Sun Jiazheng (; born March 1944) is a politician of the People's Republic of China. He served as Minister of Radio, Film and Television between 1994 and 1998, before serving as Minister of Culture of the People'e Republic of China from March 1998 to March 2008.
He was the chairman of the China Federation of Literary and Art Circles from 2006 to 2016.

Biography
Sun was born in Siyang, Jiangsu Province, during the Republic of China in March 1944. Sun joined the Chinese Communist Party in January 1966. He graduated from Nanjing University in 1968, where he majored in Chinese.
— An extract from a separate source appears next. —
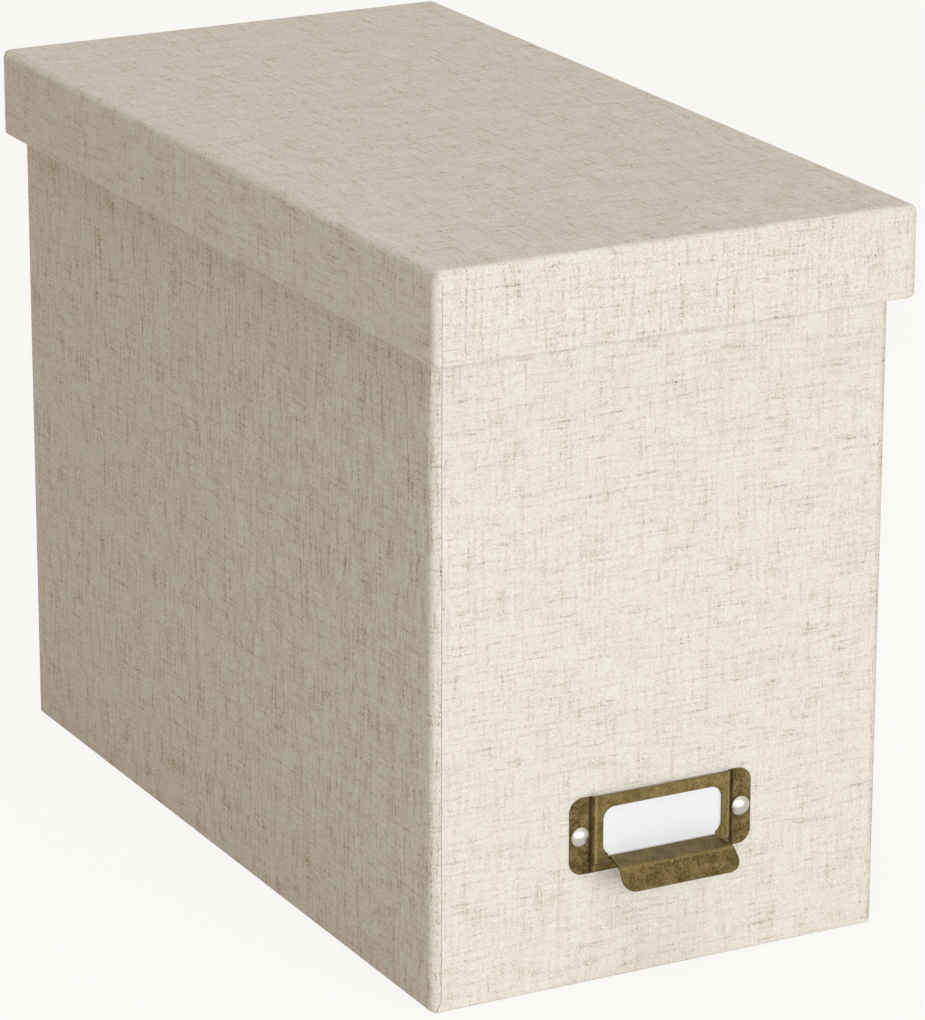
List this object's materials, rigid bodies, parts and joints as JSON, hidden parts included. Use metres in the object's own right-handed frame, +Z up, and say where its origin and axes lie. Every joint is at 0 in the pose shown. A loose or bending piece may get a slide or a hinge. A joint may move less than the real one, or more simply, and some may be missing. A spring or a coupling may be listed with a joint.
{
  "type": "lidded file box",
  "caption": "Tall linen-covered file box with an overhanging lift-off lid, rails for hanging files inside, and a brass label holder with a finger pull low on its short front.",
  "frame": {"origin": "middle of the box's base, on the table", "axes": "+Z up, the short front with the label holder faces -Y, +X to the right seen from the front"},
  "size_m": [0.1848, 0.3614, 0.2646],
  "materials": {
    "linen": "natural linen weave with brown slubs, matt",
    "greyboard": "solid grey board",
    "lining_paper": "plain cream lining paper, matt",
    "base_paper": "plain uncoated paper",
    "kraft_tape": "gummed brown paper tape",
    "rail_steel": "folded zinc-plated sheet steel",
    "antique_brass": "antiqued stamped brass, satin",
    "nickel": "polished nickel plate",
    "card_paper": "blank white card"
  },
  "bodies": {
    "box": {"base_board": "greyboard", "base_sheet": "base_paper", "left_board": "greyboard", "right_board": "greyboard", "front_board": "greyboard", "rear_board": "greyboard", "corner_stays": "kraft_tape", "left_cover": "linen", "right_cover": "linen", "front_cover": "linen", "rear_cover": "linen", "wall_lining": "lining_paper", "floor_lining": "lining_paper", "front_file_rail": "rail_steel", "rear_file_rail": "rail_steel", "label_holder": "antique_brass", "rivets": "nickel", "rivet_washers": "nickel"},
    "label_card": {"label_card": "card_paper"},
    "lid": {"lid_top_board": "greyboard", "lid_front_board": "greyboard", "lid_rear_board": "greyboard", "lid_left_board": "greyboard", "lid_right_board": "greyboard", "lid_corner_stays": "kraft_tape", "lid_cover": "linen", "lid_top_lining": "lining_paper", "lid_skirt_lining": "lining_paper"}
  },
  "joints": [
    {"name": "lid_lift", "type": "slide", "parent": "box", "child": "lid", "axis": [0, 0, 1], "range_m": [0, 0.12]},
    {"name": "card_slide", "type": "slide", "parent": "box", "child": "label_card", "axis": [0, 0, 1], "range_m": [0, 0.025]}
  ]
}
After graduation, Sun labor at May Seventh Cadre School in Liuhe County, Jiangsu Province.

Sun entered politics in 1971 during the Cultural Revolution. After the Chinese Economic Reform, Sun served as secretary of Nanjing Committee of Chinese Communist Party, then served as secretary of Xuzhou Committee of Chinese Communist Party from 1984 to 1985. In December 1989, Sun served as deputy secretary of Jiangsu Committee of Chinese Communist Party. In April 1994, Sun was transferred to Ministry of Radio, Film and Television, where he was the minister for 4 years from 1994 to 1998.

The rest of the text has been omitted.